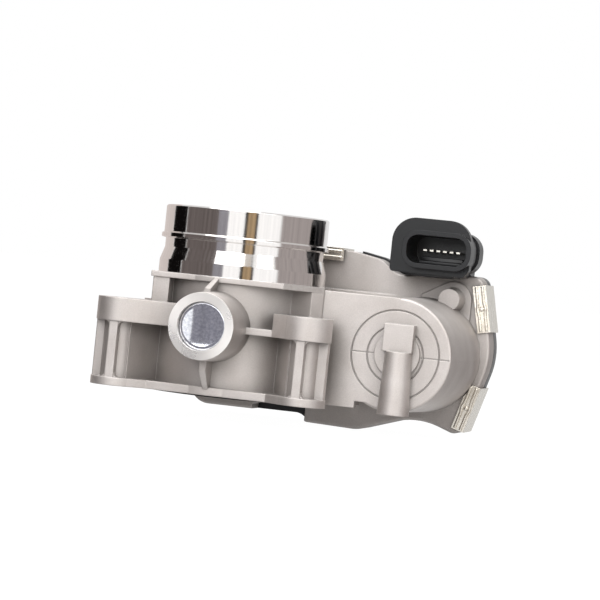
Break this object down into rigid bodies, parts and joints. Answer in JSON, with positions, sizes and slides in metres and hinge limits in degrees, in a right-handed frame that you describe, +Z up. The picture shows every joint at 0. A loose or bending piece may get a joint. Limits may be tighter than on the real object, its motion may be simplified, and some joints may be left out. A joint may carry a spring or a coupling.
{
  "type": "electronic throttle body",
  "caption": "Die-cast throttle body with a hose spigot, a lobed bolt flange, a plate on a cross shaft, and a geared motor under a clipped plastic cover with a connector socket.",
  "frame": {"origin": "where the bore's axis meets the flange's sealing face", "axes": "+Z up the bore to the hose spigot, +X from the bore to the motor, +Y along the throttle shaft to the gear cover"},
  "size_m": [0.1341, 0.112, 0.0824],
  "materials": {
    "cast_aluminium": "bead-blasted die casting, machined where it seals",
    "ground_steel": "ground",
    "plate_alloy": "turned",
    "zinc_steel": "zinc plated",
    "bearing_steel": "ground",
    "black_rubber": "matte",
    "seal_rubber": "matte",
    "pressed_steel": "pressed, slightly mottled",
    "gear_nylon": "moulded, natural colour",
    "ferrite": "sintered",
    "spring_steel": "drawn wire",
    "clip_steel": "stamped",
    "sintered_bronze": "sintered",
    "lamination_steel": "stamped stack",
    "copper_wire": "enamelled wire",
    "copper": "turned",
    "dark_plastic": "moulded",
    "carbon": "pressed",
    "tinned_brass": "tin plated",
    "pinion_brass": "cut",
    "black_plastic": "moulded, glass filled",
    "circuit_board": "solder mask"
  },
  "bodies": {
    "housing": {"throttle_housing": "cast_aluminium", "front_needle_bearing": "bearing_steel", "rear_ball_bearing": "bearing_steel", "front_shaft_seal": "black_rubber", "rear_shaft_seal": "black_rubber", "shaft_end_plug": "pressed_steel", "return_spring": "spring_steel", "stop_screw": "zinc_steel", "idler_pin": "ground_steel", "wave_washer": "spring_steel", "motor_can": "pressed_steel", "motor_rear_bush": "sintered_bronze", "motor_front_bush": "sintered_bronze", "motor_magnets": "ferrite", "motor_end_plate": "dark_plastic", "motor_brushes": "carbon", "motor_screws": "zinc_steel", "motor_terminals": "tinned_brass", "gear_cover": "black_plastic", "connector_pins": "tinned_brass", "sensor_board": "circuit_board", "cover_gasket": "black_rubber", "cover_clips": "clip_steel", "flange_seal": "seal_rubber"},
    "throttle": {"throttle_shaft": "ground_steel", "throttle_plate": "plate_alloy", "plate_screws": "zinc_steel", "sector_gear": "gear_nylon", "sensor_magnet": "ferrite"},
    "idler": {"idler_gear": "gear_nylon"},
    "rotor": {"motor_shaft": "ground_steel", "armature_core": "lamination_steel", "armature_windings": "copper_wire", "commutator": "copper", "motor_pinion": "pinion_brass"}
  },
  "joints": [
    {"name": "throttle_turn", "type": "hinge", "parent": "housing", "child": "throttle", "pos_m": [0, 0, 0.025], "axis": [0, 1, 0], "range_deg": [-4, 80], "stiffness_Nm_per_rad": 0.2},
    {"name": "idler_spin", "type": "hinge", "parent": "housing", "child": "idler", "pos_m": [0.03702, 0, 0.02671], "axis": [0, 1, 0], "range_deg": [-190, 10]},
    {"name": "rotor_spin", "type": "hinge", "parent": "housing", "child": "rotor", "pos_m": [0.065, 0, 0.0215], "axis": [0, 1, 0], "range_deg": [-36, 707]}
  ],
  "couplings": [
    {"joint": "idler_spin", "follows": "throttle_turn", "ratio": -2.3636},
    {"joint": "rotor_spin", "follows": "throttle_turn", "ratio": 8.8242}
  ]
}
+===+
**WHAT TO PRODUCE:** State the count of lines in the data holding the word "bodies", adding nothing to it.

**EXERCISE SOLUTION:** 2